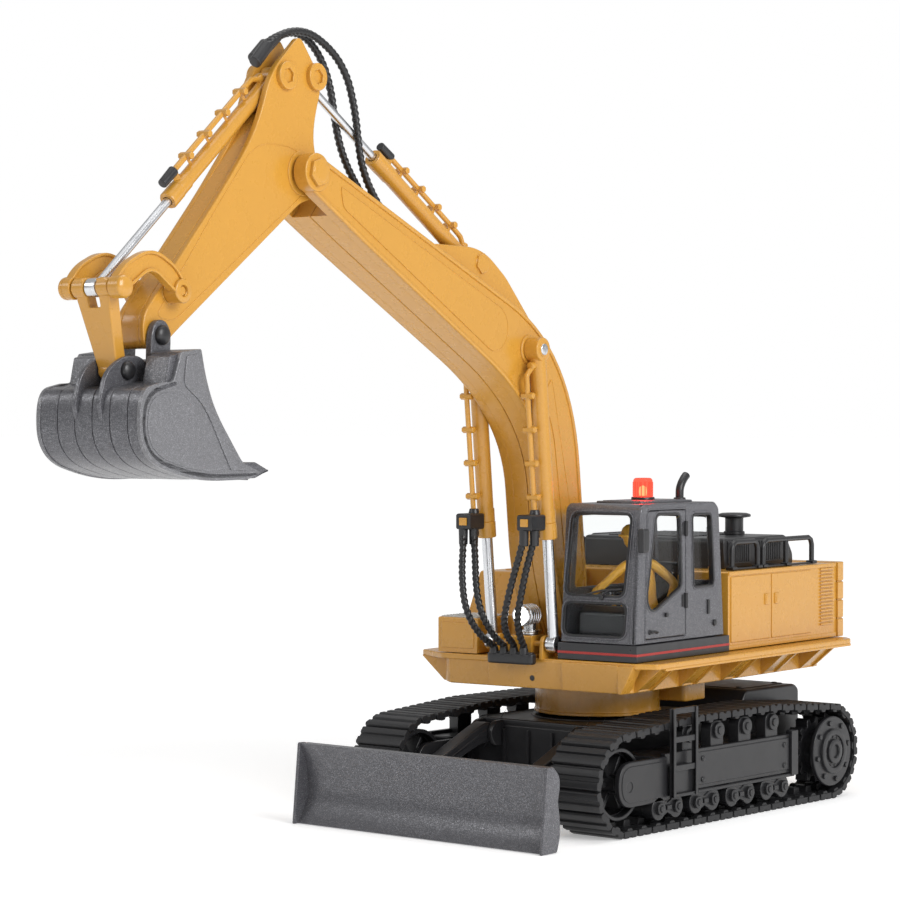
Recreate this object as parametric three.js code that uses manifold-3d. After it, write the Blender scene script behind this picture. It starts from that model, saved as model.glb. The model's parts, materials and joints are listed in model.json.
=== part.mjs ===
// Toy excavator of the 1:16 class, in millimetres, +Z up. The machine faces -Y and its left side is +X.
// The undercarriage lies square in the frame. Everything above the slew ring is drawn in its own frame,
// square to itself, and the whole upper group is then turned by SLEW_REST about the slew axis.
import * as THREE from "three";
import { mergeVertices } from "three/addons/utils/BufferGeometryUtils.js";
import Module from "manifold-3d";

const wasm = await Module();
wasm.setup();

// ---------------------------------------------------------------- driving dimensions
const GAP = 0.3;
const SLEW_REST = THREE.MathUtils.degToRad(4);

const TRACK = {
  inner: 50.5,
  outer: 81.5,
  idlerY: -82,
  sprocketY: 108,
  radius: 26.5,
  crestZ: 57,
  crestFront: -26,
  crestRear: 52,
  links: 45,
  shoe: 3.4,
  groove: 0.9,
  chain: 7.2,
  chainInner: 62,
  chainOuter: 70,
};
const PANEL_X = 80;
const FRAME_INNER_X = 51.4;
const LOWER_ROLLERS = { first: -55.4, pitch: 33, spacing: 15, z: 12 };
const CARRIER_TABS = [-26, -0.4, 25.4, 51.3]; // the y of each upper roller
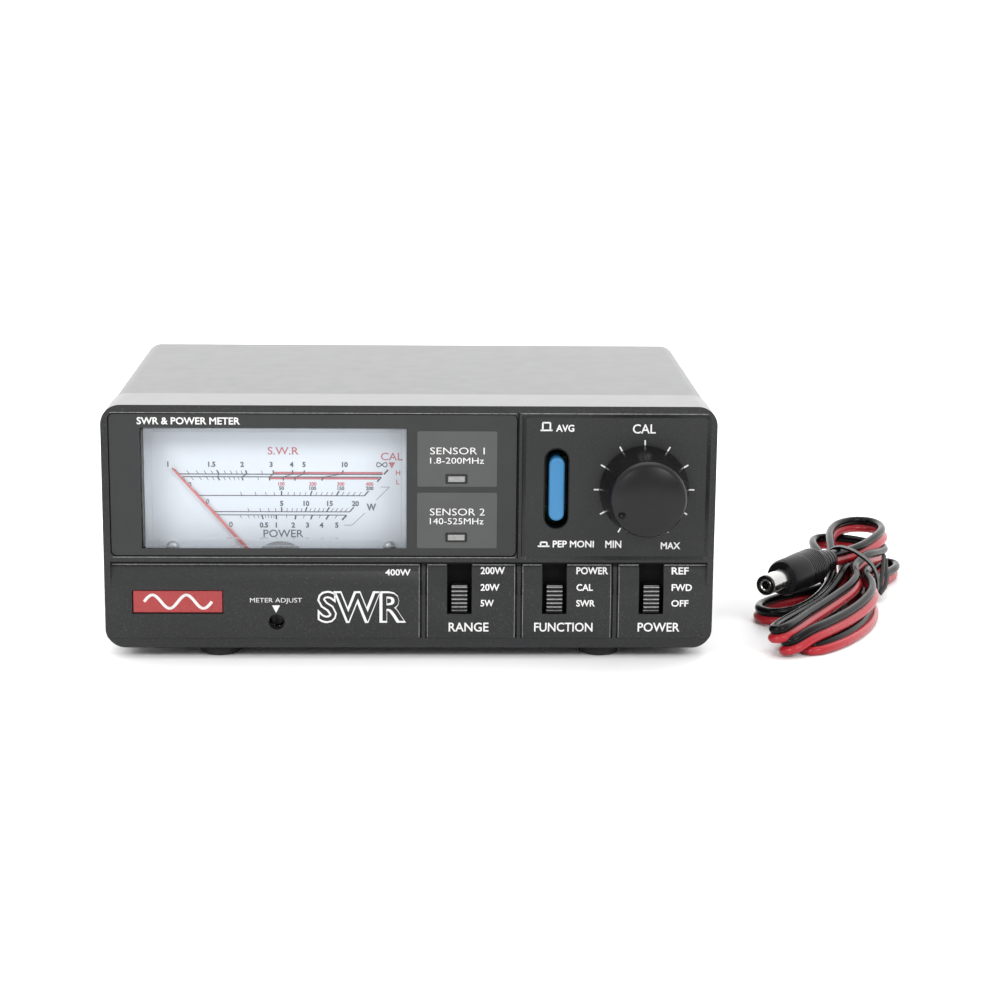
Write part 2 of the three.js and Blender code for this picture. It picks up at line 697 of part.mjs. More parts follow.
function socketShell(x) {
  const { rim, boreFloor, shellEnd, barrel, bore, neck } = COAX;
  const flange = REAR + GAP;
  const half = 12.7;
  const pitch = 9.1;
  const outline = roundedRectangle(x - half, x + half, SOCKET_Z - half, SOCKET_Z + half, 1.5);
  const square = cut(
    plate(outline, flange, flange + 2, 2),
    rod(6.8, flange - 1, flange + 3, x, SOCKET_Z, 20),
    ...[[-1, -1], [1, -1], [-1, 1], [1, 1]].map(([sx, sz]) => (
      rod(1.6, flange - 1, flange + 3, x + sx * pitch, SOCKET_Z + sz * pitch, 8)
    )),
  );
  const tube = turned([
    [barrel, flange], [barrel, rim - 0.5], [barrel - 0.5, rim], [bore, rim], [bore, boreFloor],
    [neck, boreFloor], [neck, shellEnd], [7.5, shellEnd], [7.5, flange], [barrel, flange],
  ], x, SOCKET_Z, 20);
  return union(square, tube);
}

function socketInsulator(x) {
  const { insulatorFace, insulatorEnd, boreFloor } = COAX;
  const [inner, stem, outer] = [COAX.pin + GAP, COAX.neck - GAP, COAX.bore - GAP];
  return turned([
    [inner, insulatorEnd], [stem, insulatorEnd], [stem, boreFloor + GAP], [outer, boreFloor + GAP],
    [outer, insulatorFace], [inner, insulatorFace], [inner, insulatorEnd],
  ], x, SOCKET_Z, 16);
}

function socketContact(x) {
  const { pin, pinBore, pinFace, pinEnd } = COAX;
  const tag = pin / 2;
  return turned([
    [0, pinEnd], [tag, pinEnd], [tag, 95], [pin, 95], [pin, pinFace], [pinBore, pinFace + 0.4],
    [pinBore, 106], [0, 106],
  ], x, SOCKET_Z, 12);
}

for (const [name, x] of Object.entries(SOCKETS)) {
  add(`socket_${name}`, socketShell(x), nickel);
  add(`insulator_${name}`, socketInsulator(x), ivory);
  add(`contact_${name}`, socketContact(x), brass);
}

const SENSOR_BOX = { halfWidth: 30, z0: 14, z1: 48, front: 72, wall: 0.8, hole: 8.2 };

for (const [number, side] of [[1, -1], [2, 1]]) {
  const { halfWidth, z0, z1, front, wall } = SENSOR_BOX;
  const centre = side * (SOCKETS['2_input'] + SOCKETS['2_output']) / 2;
  const back = REAR - STEEL - GAP;
  const [x0, x1] = [centre - halfWidth, centre + halfWidth];
  const spacing = (SOCKETS['2_output'] - SOCKETS['2_input']) / 2;
  add(`sensor_${number}_box`, cut(
    box(x0, x1, front, back, z0, z1),
    box(x0 + wall, x1 - wall, front - 1, back - wall, z0 + wall, z1 - wall),
    rod(SENSOR_BOX.hole, back - 2, back + 1, centre - spacing, SOCKET_Z, 16),
    rod(SENSOR_BOX.hole, back - 2, back + 1, centre + spacing, SOCKET_Z, 16),
  ), tinplate);
  add(`sensor_${number}_board`, box(
    x0, x1, front - GAP - BOARD_THICKNESS, front - GAP, z0, z1,
  ), board);
}

add('dc_jack', turned([
  [0, JACK.end], [JACK.body, JACK.end], [JACK.body, REAR + GAP], [JACK.flange, REAR + GAP],
  [JACK.flange, JACK.face], [JACK.bore, JACK.face], [JACK.bore, JACK.floor],
  [JACK.pin, JACK.floor], [JACK.pin, JACK.pinFace], [0, JACK.pinFace],
], 0, JACK_Z, 16), blackPlastic);

// ---- DC lead ----

// A turned piece of the plug: points are [radius, distance from the tip].
function alongPlug(points, segments) {
  const direction = PLUG_TAIL.clone().sub(PLUG_TIP).normalize();
  const profile = points.map(([radius, along]) => new THREE.Vector2(radius, along));
  const geometry = outward(new THREE.LatheGeometry(profile, segments));
  geometry.applyQuaternion(new THREE.Quaternion().setFromUnitVectors(
    new THREE.Vector3(0, 1, 0), direction,
  ));
  geometry.translate(PLUG_TIP.x, PLUG_TIP.y, PLUG_TIP.z);
  return solid(geometry);
}

const PLUG = { length: PLUG_TIP.distanceTo(PLUG_TAIL), barrel: 2.75, bore: 1.25, barrelEnd: 12, body: 9.5 };
const PLUG_CLEAR = PLUG.barrel + GAP;

add('plug_barrel', alongPlug([
  [PLUG.bore, 0], [PLUG.barrel, 0], [PLUG.barrel, PLUG.barrelEnd], [0, PLUG.barrelEnd], [0, 9],
  [PLUG.bore, 9], [PLUG.bore, 0],
], 16), nickel);
add('plug_body', alongPlug([
  [PLUG_CLEAR, PLUG.body], [4.6, PLUG.body], [5, PLUG.body + 0.5], [5.1, 28], [3.6, 30],
  [2.5, PLUG.length], [0, PLUG.length], [0, PLUG.barrelEnd + 0.4],
  [PLUG_CLEAR, PLUG.barrelEnd + 0.4], [PLUG_CLEAR, PLUG.body],
], 20), blackPlastic);

// Places a plan-view piece, drawn with u along the hank and v to its right, where the hank lies.
function alongHank(body) {
  const geometry = geometryOf(body);
  geometry.rotateZ(THREE.MathUtils.degToRad(AXIS));
  geometry.translate(TIE.x, TIE.y, 0);
  return geometry;
}

function flatPiece(outline, z0, z1) {
  const geometry = new THREE.ExtrudeGeometry(outline, {
    depth: z1 - z0, bevelEnabled: false, curveSegments: 5,
  });
  geometry.translate(0, 0, z0);
  return solid(geometry);
}

// The bundle's section where the tie draws it in.
const WAIST = { y0: -HANK.right + 3, y1: -HANK.left - 1.5, z0: 1.5, z1: HANK.height - 1 };

function hankSolid() {
  const { front, rear, left, right, height } = HANK;
  const radius = (right - left) / 2;
  const outline = roundedRectangle(front, rear, -right, -left, radius);
  const waist = 2.1; // half the length the tie draws in
  const band = box(-waist, waist, -right - 1, -left + 1, -1, height + 1);
  const core = box(-waist - 1, waist + 1, WAIST.y0, WAIST.y1, WAIST.z0, WAIST.z1);
  return cut(flatPiece(outline, 0, height), cut(band, core));
}

function tieBand() {
  const halfWidth = 1.8;
  const thick = 0.9;
  const [y0, y1, z0, z1] = [WAIST.y0 - GAP, WAIST.y1 + GAP, WAIST.z0 - GAP, WAIST.z1 + GAP];
  return cut(
    box(-halfWidth, halfWidth, y0 - thick, y1 + thick, z0 - thick, z1 + thick),
    box(-halfWidth - 1, halfWidth + 1, y0, y1, z0, z1),
  );
}

add('lead_hank', alongHank(hankSolid()), redLead);
add('lead_tie', alongHank(tieBand()), blackPlastic);

export default model;
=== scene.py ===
# Desktop SWR and power meter with its DC lead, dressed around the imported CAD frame.
# Lengths are written in millimetres and turned into metres by at(); x runs to the right of the
# front panel, depth runs back from its rim, and z runs up from the desk.

import math

import bmesh
import bpy
import numpy as np
from mathutils import Matrix, Vector


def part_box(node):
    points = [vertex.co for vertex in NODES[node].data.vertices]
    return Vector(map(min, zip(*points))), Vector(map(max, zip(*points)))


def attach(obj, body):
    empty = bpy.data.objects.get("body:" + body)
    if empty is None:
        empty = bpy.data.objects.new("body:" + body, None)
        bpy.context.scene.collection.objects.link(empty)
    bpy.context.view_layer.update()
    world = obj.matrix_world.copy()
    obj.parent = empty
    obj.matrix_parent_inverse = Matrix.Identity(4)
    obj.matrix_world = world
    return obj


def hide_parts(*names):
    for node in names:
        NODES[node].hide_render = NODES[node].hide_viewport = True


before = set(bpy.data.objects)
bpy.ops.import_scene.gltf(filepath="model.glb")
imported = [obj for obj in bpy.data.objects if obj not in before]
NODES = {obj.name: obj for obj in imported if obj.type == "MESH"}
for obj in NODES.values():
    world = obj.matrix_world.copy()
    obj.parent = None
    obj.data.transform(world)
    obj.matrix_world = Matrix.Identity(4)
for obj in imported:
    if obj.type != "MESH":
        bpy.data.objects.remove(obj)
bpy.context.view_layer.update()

MM = 0.001
FRONT_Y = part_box("front_bezel")[0][1]  # the panel's front rim, in metres


def at(x, depth, z):
    """A point in metres from its distances in mm."""
    return Vector((x * MM, FRONT_Y + depth * MM, z * MM))


BACKWARD, UP = Vector((0, 1, 0)), Vector((0, 0, 1))

# ---- camera ----

FOCAL_MM = 85.1
SENSOR_MM = 36
CAMERA_MM = (1.93, -583.8, 171.4)  # x, depth, z
YAW, PITCH, ROLL = (math.radians(a) for a in (2.04, 12.5, 0.58))


def make_camera():
    """A level tripod view of the front from a little above, turned and rolled by small angles."""
    data = bpy.data.cameras.new("camera")
    data.lens = FOCAL_MM
    data.sensor_width = SENSOR_MM
    data.clip_start = 0.05
    camera = bpy.data.objects.new("camera", data)
    bpy.context.scene.collection.objects.link(camera)
    forward = Vector((
        math.sin(YAW) * math.cos(PITCH), math.cos(YAW) * math.cos(PITCH), -math.sin(PITCH),
    ))
    level = Vector((math.cos(YAW), -math.sin(YAW), 0))
    up = level.cross(forward)
    side = math.cos(ROLL) * level + math.sin(ROLL) * up
    top = math.cos(ROLL) * up - math.sin(ROLL) * level
    turn = Matrix((side, top, -forward)).transposed().to_4x4()
    camera.matrix_world = Matrix.Translation(at(*CAMERA_MM)) @ turn
    bpy.context.scene.camera = camera


make_camera()

# ---- materials ----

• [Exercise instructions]
Repeat, unchanged, every line from the one that contains "add('lead_hank', alongHank(hankSolid()), redLead);" to the one that contains "for node in", including both, and no other line.

• [Output]
add('lead_hank', alongHank(hankSolid()), redLead);
add('lead_tie', alongHank(tieBand()), blackPlastic);

export default model;
=== scene.py ===
# Desktop SWR and power meter with its DC lead, dressed around the imported CAD frame.
# Lengths are written in millimetres and turned into metres by at(); x runs to the right of the
# front panel, depth runs back from its rim, and z runs up from the desk.

import math

import bmesh
import bpy
import numpy as np
from mathutils import Matrix, Vector


def part_box(node):
    points = [vertex.co for vertex in NODES[node].data.vertices]
    return Vector(map(min, zip(*points))), Vector(map(max, zip(*points)))


def attach(obj, body):
    empty = bpy.data.objects.get("body:" + body)
    if empty is None:
        empty = bpy.data.objects.new("body:" + body, None)
        bpy.context.scene.collection.objects.link(empty)
    bpy.context.view_layer.update()
    world = obj.matrix_world.copy()
    obj.parent = empty
    obj.matrix_parent_inverse = Matrix.Identity(4)
    obj.matrix_world = world
    return obj


def hide_parts(*names):
    for node in names:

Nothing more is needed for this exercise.